Perseteruan Prancis Selama Puluhan Tahun Atas Penggunaan Hijab Kembali Menjadi Pusat Perhatian
RIAU24.COM - Pekan lalu, seorang anggota partai La Republique en Marche (LREM) Presiden Prancis Emmanuel Macron keluar dari sidang Majelis Nasional, mengatakan bahwa kehadiran seorang siswa berkerudung bertentangan dengan nilai-nilai sekuler negara itu - sebuah aksi yang telah memperbarui perdebatan tentang jilbab. .
“Sebagai Anggota Parlemen dan seorang feminis, yang berkomitmen pada nilai-nilai Republik, untuk laicite dan hak-hak perempuan, saya tidak dapat menerima seseorang yang menghadiri sidang Majelis Nasional dengan mengenakan jilbab, yang bagi saya tetap merupakan tanda ketundukan,” tulis Anne-Christine Lang di Twitter tak lama setelah meninggalkan sesi tengah sidang.
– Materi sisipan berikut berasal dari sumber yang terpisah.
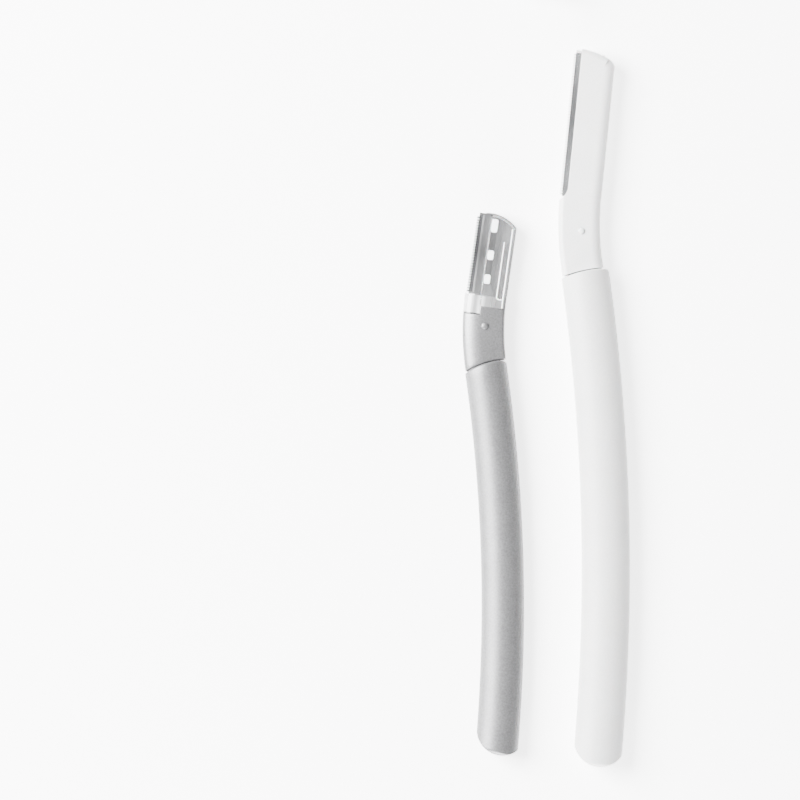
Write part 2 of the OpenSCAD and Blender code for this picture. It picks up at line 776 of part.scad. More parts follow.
large_grip();
large_frame();
large_back_cheek();
large_blade();
large_guard();
large_cap();
small_grip();
small_neck();
small_holder();
small_back_cheek();
small_blade();
small_guard();
small_cap();
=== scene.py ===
"""Looks of a set of two eyebrow razors, a large white one and a small silver-grey one, with their caps."""

import logging
import math
from dataclasses import dataclass
from enum import Enum
from types import MappingProxyType
from typing import Mapping, Sequence

import bmesh
import bpy
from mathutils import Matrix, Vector


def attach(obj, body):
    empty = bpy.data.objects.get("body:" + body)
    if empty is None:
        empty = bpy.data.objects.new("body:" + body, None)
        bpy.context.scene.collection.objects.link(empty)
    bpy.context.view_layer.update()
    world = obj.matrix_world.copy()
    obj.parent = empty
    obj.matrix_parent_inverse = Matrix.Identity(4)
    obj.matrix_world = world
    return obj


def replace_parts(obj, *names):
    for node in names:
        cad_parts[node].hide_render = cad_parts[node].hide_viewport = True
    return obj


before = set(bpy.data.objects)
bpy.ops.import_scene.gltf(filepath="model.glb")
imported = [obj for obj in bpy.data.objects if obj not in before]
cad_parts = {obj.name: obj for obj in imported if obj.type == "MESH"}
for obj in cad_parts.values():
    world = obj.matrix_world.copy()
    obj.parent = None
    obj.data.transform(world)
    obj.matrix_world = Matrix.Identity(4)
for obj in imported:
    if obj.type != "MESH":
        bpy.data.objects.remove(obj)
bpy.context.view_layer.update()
MM = 0.001
QUARTER_TURN = math.pi / 2
UP = Vector((0.0, 0.0, 1.0))
LOG = logging.getLogger("razors")

Node = bpy.types.NodeSocket
Triple = tuple[float, float, float]
Colour = Triple
Span = tuple[float, float]


class Slot(Enum):
    """The record's material slots."""

    WHITE = "white_plastic"
    GREY = "silver_grey"
    CLEAR = "clear_plastic"
    BLADE = "blade_steel"
    WHITE_GUARD = "guard_white"
    STEEL_GUARD = "guard_steel"
    CAP = "milky_cap"


class Socket(Enum):
    """Names of the shader sockets that the finishes drive."""

    COLOUR = "Base Color"
    ROUGHNESS = "Roughness"
    METAL = "Metallic"
    ALPHA = "Alpha"
    NORMAL = "Normal"


def between(start: float, end: float, steps: int) -> list[float]:
    """Evenly spread values from start to end, both included."""
    return [start + (end - start) * i / steps for i in range(steps + 1)]


def straight(start: Span, end: Span, steps: int) -> list[Span]:
    """Evenly spread places from start to end, both included."""
    return list(zip(between(start[0], end[0], steps), between(start[1], end[1], steps)))


def arc(centre: Span, radius: float, start: float, end: float, steps: int) -> list[Span]:
    """Evenly spread places on an arc between two angles, both included."""
    return [(centre[0] + radius * math.cos(angle), centre[1] + radius * math.sin(angle))
            for angle in between(start, end, steps)]


def circle(centre: Span, radius: float, count: int) -> list[Span]:
    """Evenly spread places on a circle."""
    return arc(centre, radius, 0.0, 4 * QUARTER_TURN, count)[:-1]


def cool_grey(tone: float, cast: float = 0.01) -> Colour:
    """Grey whose blue is stronger by the cast."""
    return (tone, tone * (1 + cast / 2), tone * (1 + cast))


def dimmed(colour: Colour, share: float) -> Colour:
    """A share of a colour."""
    return (colour[0] * share, colour[1] * share, colour[2] * share)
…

Murid tersebut, Maryam Pougetoux yang berusia 21 tahun, mewakili serikat siswa selama diskusi tentang cara meminimalkan efek krisis kesehatan COVID-19 pada kaum muda. Pougetoux tidak asing dengan serangan karena mengenakan jilbab. Pada 2018, ia menerima kritik serupa karena mengenakan jilbab saat wawancara televisi.
Mengenakan jilbab dilarang di sekolah-sekolah Prancis dan untuk pegawai negeri di tempat kerja mereka. Perseteruan Prancis selama puluhan tahun atas jilbab didasarkan pada tradisi laicite negara, sebuah bentuk sekularisme ketat yang, antara lain, melarang orang mengenakan simbol agama di sekolah umum.
“Di Prancis, kami pikir semua agama sama dan tidak boleh berada di ruang publik,” Alexis Poulin, seorang analis politik dan pendiri situs berita Le Monde Moderne mengatakan kepada Al Jazeera.
Tetapi menurut Poulin, interpretasi Lang terhadap hukum itu terlalu jauh.